The Mudcat Café TM
Thread #17215   Message #348641
Posted By: Marion
29-Nov-00 - 09:01 PM
Thread Name: Violin vs Fiddle. A Discussion.
Subject: RE: Violin vs Fiddle. A Discussion.
Re: "Is it also the only instrument to have different names dependent on the style in which it is played?"

I can also think of harmonica vs. harp vs. mouth organ; guitar vs. axe; and piano vs. keyboard.

Regarding what people have said about fiddle bridges being flatter to make double stops easier; I don't understand how this works. When you're bowing two strings, your bow assumes the straight line between those two strings; how would the shape of the bridge or the location of the strings you're not playing affect where that straight line is? If anything it seems like a flatter bridge should be less forgiving, because it would take a smaller error in the angle to hit a wrong string.

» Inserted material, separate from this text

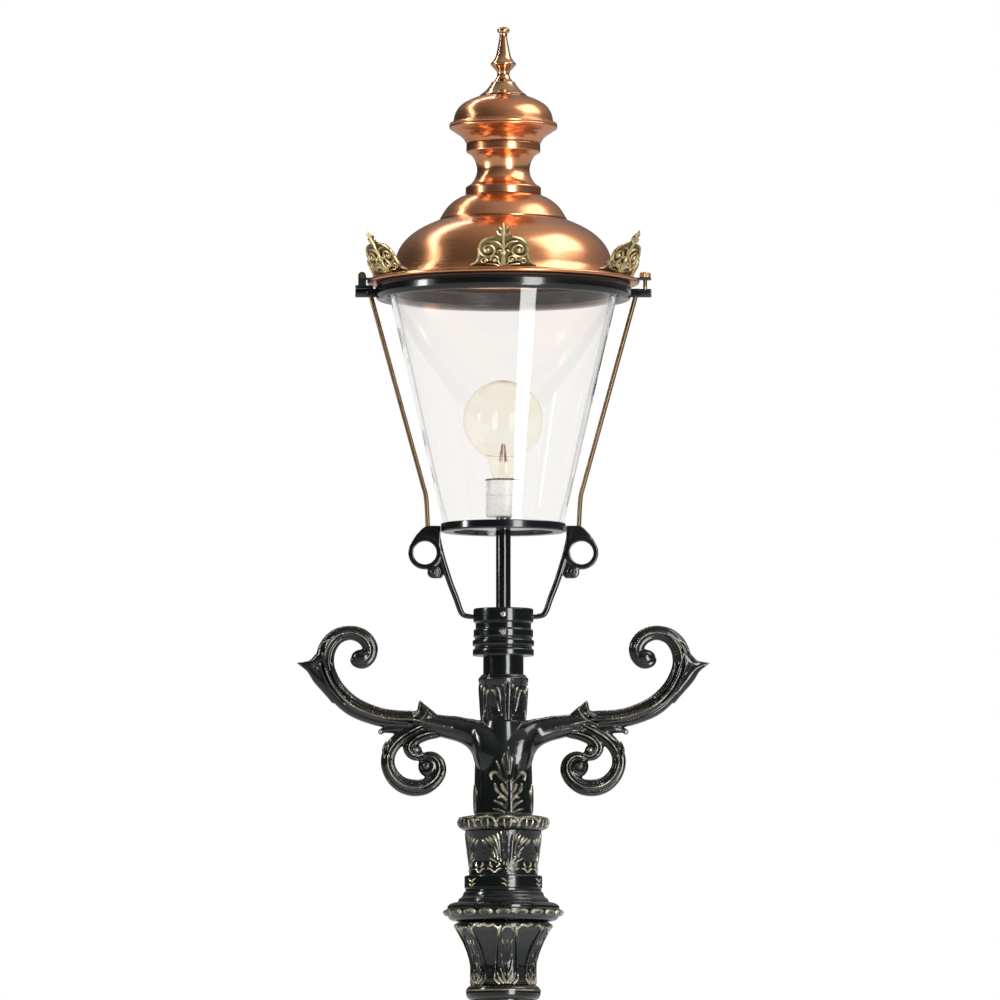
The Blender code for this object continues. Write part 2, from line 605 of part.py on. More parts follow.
def build_lamp(metals):
    """The holder on the pipe, and the globe lamp with its cap and inner stem."""
    holder = [
        (0.0114, 0), (0.0265, 0), (0.0265, 0.056), (0.0145, 0.056), (0.0145, 0.023), (0.004, 0.023),
        (0.004, 0.0133), (0.0114, 0.0133),
    ]
    put_node("lamp_holder", turned_mesh("lamp_holder", holder), metals["ceramic"], (0, 0, 2.762))
    cap = [(0, 0), (0.0050, 0), (0.0090, 0.004), (0.0132, 0.007), (0.0132, 0.0282), (0, 0.0282)]
    put_node("lamp_cap", turned_mesh("lamp_cap", cap), metals["brass"], (0, 0, 2.789))

    bulb_radius, bulb_centre, wall = 0.060, 0.0895, 0.0015
    neck = [(0.0135, 0.0), (0.0165, 0.004), (0.0190, 0.010), (0.0202, 0.018), (0.0222, 0.026)]
    inner_neck = [(radius - wall, height) for radius, height in neck]
    outside = neck + bulb_arc(bulb_radius, bulb_centre)
    inside = inner_neck + bulb_arc(bulb_radius - wall, bulb_centre)
    globe = turned_mesh("lamp_globe", outside + inside[::-1])
    put_node("lamp_globe", globe, metals["lamp_glass"], (0, 0, 2.8175))
    stem = [(0, 0), (0.0080, 0), (0.0050, 0.012), (0.0040, 0.050), (0.0010, 0.0575), (0, 0.0575)]
    put_node("lamp_stem", turned_mesh("lamp_stem", stem, 12), metals["lamp_glass"], (0, 0, 2.8175))


# ---------------------------------------------------------------- roof
def build_roof(metals):
    axis = put_axis("roof_hinge_axis", ROOF_HINGE)
    copper, steel = metals["copper"], metals["steel"]
    sheet = 0.0020
    dome = [
        (0.2035, 0), (0.2045, 0.0030), (0.2035, 0.0060), (0.1745, 0.0060), (0.1700, 0.0110),
        (0.1650, 0.0210),
        (0.1610, 0.0420), (0.1550, 0.0555), (0.1450, 0.0675), (0.1300, 0.0795), (0.1030, 0.0930),
        (0.0990, 0.0948), (0.0600, 0.0948), (0.0600, 0.0928), (0.0980, 0.0928), (0.1285, 0.0775),
        (0.1430, 0.0657), (0.1527, 0.0543), (0.1588, 0.0413), (0.1628, 0.0205), (0.1680, 0.0085),
        (0.1760, 0),
    ]
    put_node("roof_dome", turned_mesh("roof_dome", dome, RING_SIDES), copper, (0, 0, ROOF_LEVEL), axis)
    profiles = {
        "upper_dome": (UPPER_DOME_LEVEL, [
            (0.0955, 0), (0.0955, 0.0022), (0.0920, 0.0082), (0.0885, 0.0142), (0.0840, 0.0202),
            (0.0780, 0.0262), (0.0700, 0.0322), (0.0580, 0.0380), (0.0400, 0.0380),
        ]),
        "chimney_neck": (NECK_LEVEL, [
            (0.0565, 0), (0.0565, 0.0119), (0.0485, 0.0179), (0.0435, 0.0239), (0.0408, 0.0299),
            (0.0408, 0.0479), (0.0435, 0.0539), (0.0475, 0.0599), (0.0555, 0.0650), (0.0555, 0.0779),
            (0.0400, 0.0779),
        ]),
        "chimney_pan": (PAN_LEVEL, [
            (0.0400, 0), (0.0565, 0), (0.0590, 0.0057), (0.0660, 0.0117), (0.0750, 0.0177),
            (0.0810, 0.0225), (0.0810, 0.0267),
        ]),
        "chimney_cap": (CAP_LEVEL, [
            (0.0803, 0), (0.0797, 0.0030), (0.0752, 0.0085), (0.0735, 0.0147), (0.0705, 0.0207),
            (0.0675, 0.0267), (0.0615, 0.0327), (0.0510, 0.0387), (0.0350, 0.0447), (0.0080, 0.0447),
        ]),
    }
    for name, (level, profile) in profiles.items():
        mesh = turned_mesh(name, sheet_outline(profile, sheet))
        put_node(name, mesh, copper, (0, 0, level), axis)

    finial = [
        (0, -0.012), (0.006, -0.012), (0.006, 0), (0.0350, 0), (0.0300, 0.0057), (0.0250, 0.0117),
        (0.0200, 0.0177), (0.0165, 0.0237), (0.0130, 0.0297), (0.0120, 0.0357), (0.0150, 0.0417),
        (0.0195, 0.0477), (0.0180, 0.0537), (0.0140, 0.0597), (0.0110, 0.0657), (0.0075, 0.0717),
        (0.0080, 0.0837), (0.0060, 0.0927), (0.0100, 0.0987), (0.0065, 0.1020), (0, 0.1047),
    ]
    finial_mesh = turned_mesh("finial", finial, SMALL_SIDES)
    put_node("finial", finial_mesh, metals["brass"], (0, 0, FINIAL_LEVEL), axis)
    build_ornaments(metals["brass"], axis)
    build_roof_fittings(steel, metals["brass"], axis)


def build_roof_fittings(steel, brass, axis):
    """The roof's half of the hinge, and on the other side the lug with its latch screw."""
    strap_low, strap_high = RIM_TOP + GAP, RIM_TOP + 0.0033
    strap_start, strap_end, leaf_half, lug_half = ROOF_HINGE.x + 0.0035, -0.1790, 0.0054, 0.0080
    low, high = (strap_start, -leaf_half, strap_low), (strap_end, leaf_half, strap_high)
    leaf = put_block("hinge_leaf", low, high, steel, axis)
    half = ROOF_KNUCKLE_HALF
    knuckle = rod_mesh("leaf_knuckle", KNUCKLE_RADIUS, -half, half, SMALL_SIDES, TO_Y)
    join_shape(leaf, knuckle, ROOF_HINGE)
    bore = rod_mesh("leaf_bore", KNUCKLE_BORE, -0.02, 0.02, SMALL_SIDES, TO_Y)
    cut_shape(leaf, bore, ROOF_HINGE)

    low, high = (0.1790, -lug_half, strap_low), (0.2215, lug_half, strap_high)
    lug = put_block("latch_lug", low, high, steel, axis)
    hole = rod_mesh("lug_hole", 0.0036, -0.01, 0.01, SMALL_SIDES)
    cut_shape(lug, hole, (LATCH_X, 0, strap_high))
    latch_axis = put_axis("latch_axis", (LATCH_X, 0, strap_high), axis)
    shank_end = BOSS_LEVEL - strap_high
    outline = [
        (0, shank_end), (0.0030, shank_end), (0.0030, GAP), (0.0080, GAP), (0.0085, 0.0010),
        (0.0085, 0.0070), (0.0070, 0.0085), (0, 0.0085),
    ]
    screw = turned_mesh("latch_screw", outline, SMALL_SIDES)
    put_node("latch_screw", screw, brass, (LATCH_X, 0, strap_high), latch_axis)


def build_ornaments(material, axis):
    """Six cast crests that lean outward round the rim. Columns are (distance along the rim, height)."""
    half_columns = [
        (0.0000, 0.068), (0.0050, 0.052), (0.0100, 0.042), (0.0200, 0.041), (0.0280, 0.034),
        (0.0310, 0.018), (0.0380, 0.010), (0.0465, 0.004),
    ]
    columns = [(-along, height) for along, height in half_columns[:0:-1]] + half_columns
    rim_radius, base_level = 0.1990, RIM_TOP + 0.0017
    lean, half_thickness = math.radians(30), 0.0025
    for number in range(ORNAMENT_COUNT):
        azimuth = -math.pi / 2 + 2 * math.pi * number / ORNAMENT_COUNT
        bm = bmesh.new()
        sections = []
        for along, height in columns:
            section = []
            for up, out in ((0, -1), (0, 1), (height, 1), (height, -1)):
                radius = rim_radius + up * math.sin(lean) + out * half_thickness * math.cos(lean)
                z = base_level + up * math.cos(lean) - out * half_thickness * math.sin(lean)
                angle = azimuth + along / rim_radius
                section.append(bm.verts.new((radius * math.cos(angle), radius * math.sin(angle), z)))
            sections.append(section)
        for first, second in zip(sections, sections[1:]):
            join_loops(bm, first, second)
        bm.faces.new(sections[0])
        bm.faces.new(sections[-1])
        name = f"crown_ornament_{number + 1}"
        put_node(name, finish_mesh(bm, name), material, (0, 0, 0), axis)


def build_hinge_bracket(metals):
    """The fixed half of the roof hinge, on the ring's left boss, and its pin."""
    strap_low, strap_high = 3.1050, 3.1083
    plate_start, plate_end, plate_half = -0.2215, -0.1950, 0.0180
    low, high = (plate_start, -plate_half, strap_low), (plate_end, plate_half, strap_high)
    bracket = put_block("hinge_bracket", low, high, metals["steel"])
    ear_width = BRACKET_KNUCKLE_END - BRACKET_KNUCKLE_START
    ear_height = ROOF_HINGE.z - strap_low
    for side in (-1, 1):
        middle = side * (BRACKET_KNUCKLE_START + BRACKET_KNUCKLE_END) / 2
        ear = block_mesh("ear", (0.0115, ear_width - 0.0010, ear_height))
        join_shape(bracket, ear, (ROOF_HINGE.x, middle, (strap_low + ROOF_HINGE.z) / 2 + 0.0005))
        knuckle = rod_mesh("knuckle", KNUCKLE_RADIUS, -ear_width / 2, ear_width / 2, SMALL_SIDES, TO_Y)
        join_shape(bracket, knuckle, (ROOF_HINGE.x, middle, ROOF_HINGE.z))
    bore = rod_mesh("pin_bore", KNUCKLE_BORE, -0.03, 0.03, SMALL_SIDES, TO_Y)
    cut_shape(bracket, bore, ROOF_HINGE)
    head_radius, head_start, head_end = 0.0045, 0.0183, 0.0205
    outline = [
        (0, -head_end), (head_radius, -head_end), (head_radius, -head_start),
        (HINGE_PIN_RADIUS, -head_start), (HINGE_PIN_RADIUS, head_start),
        (head_radius, head_start), (head_radius, head_end), (0, head_end),
    ]
    pin = turned_mesh("hinge_pin", outline, SMALL_SIDES, TO_Y)
    put_node("hinge_pin", pin, metals["brass"], ROOF_HINGE)


# ---------------------------------------------------------------- whole lamp
def clear_scene():
    for thing in list(bpy.data.objects):
        bpy.data.objects.remove(thing, do_unlink=True)


def stack_levels():
    levels, level = {}, 0.0
    for name, height in POST_STACK:
        levels[name] = level
        level += height + GAP
    return levels


def main():
    clear_scene()
    metals = make_materials()
    casting = metals["painted_casting"]
    levels = stack_levels()
    build_plinth(casting, levels["base_plinth"])
    build_door(metals)
    build_wiring(metals)
    build_post(casting, metals["steel"], levels)
    build_shaft(casting, levels["shaft"])
    build_cross_arm(casting, levels["cross_arm"])
    build_collar(metals)
    build_cradle(casting)
    build_rings_and_glass(metals)
    build_lamp(metals)
    build_hinge_bracket(metals)
    build_roof(metals)
    bpy.context.view_layer.update()


main()
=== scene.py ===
"""The looks of the street lamp post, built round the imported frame. Metres, +Z up, front towards -Y."""

import math

import bmesh
import bpy
import numpy as np
from mathutils import Matrix, Vector


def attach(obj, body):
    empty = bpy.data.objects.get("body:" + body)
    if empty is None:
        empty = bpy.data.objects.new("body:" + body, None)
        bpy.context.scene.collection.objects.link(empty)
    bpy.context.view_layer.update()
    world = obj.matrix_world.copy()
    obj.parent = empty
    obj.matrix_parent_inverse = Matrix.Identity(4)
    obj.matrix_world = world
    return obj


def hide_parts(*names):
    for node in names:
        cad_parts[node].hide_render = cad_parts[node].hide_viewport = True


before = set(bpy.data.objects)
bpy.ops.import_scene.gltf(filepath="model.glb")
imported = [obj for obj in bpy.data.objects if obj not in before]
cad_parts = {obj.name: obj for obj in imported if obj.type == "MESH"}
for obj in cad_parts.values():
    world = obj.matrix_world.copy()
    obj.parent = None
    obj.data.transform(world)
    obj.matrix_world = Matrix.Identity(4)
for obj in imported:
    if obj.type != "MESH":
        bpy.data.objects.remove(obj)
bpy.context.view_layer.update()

FRONT = -math.pi / 2
BORE = 0.0305  # radius of the hole in the castings that slide over the core tube
POST_REACH = 0.04  # radius that holds the leaf sleeve and the neck of the hub
SMOOTH = 1.0  # a corner that is rounded as far as its two sides allow
LEAF_TURN = math.radians(5.5)  # the leaves sit a little to the right of the front
TO_X = Matrix.Rotation(math.radians(90), 4, "Y")
TO_Y = Matrix.Rotation(math.radians(-90), 4, "X")


# ---------------------------------------------------------------- materials
def new_material(name):
    material = bpy.data.materials.new(name)
    material.use_nodes = True
    return material, material.node_tree, material.node_tree.nodes["Principled BSDF"]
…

Some general thoughts: I'm a novice fiddler, and a classically trained violinist has recently come into my life. She wants to learn fiddling, and we sat down together and tried a reel that neither of us knew. She commented that my intonation was off - not surprising, because at first reading I'm just trying to get the notes in the right order and right timing and not worrying too much about intonation. But I hadn't noticed. On the other hand, she played an eighth note where a quarter note was written (not a great photocopy) and didn't seem to notice, whereas it was glaring to me that there was a rhythm error in that bar.

Also, this girl gave me a violin piece to learn (Pachelbel's Canon in D) and said that it could be played by two or more violins as a round. So I've been working on it, and find it very different from any fiddle stuff I've done. The differences I observe are:

1. The Canon has rests in it - a few bars go note, rest, note, rest, and so on. I hadn't noticed this before, but I looked over the fiddle notebook and couldn't find any rests except those put at the end of tunes to get the right number of beats into a bar.

2. There is more variation in tempo within the piece - some bars contain all quarter notes, and some bars contain all thirty-second notes.

3. The melody is different, though it's harder to explain. There are bigger jumps between consecutive notes, and there are sequences that feel funny to my fingers even if the intervals aren't big.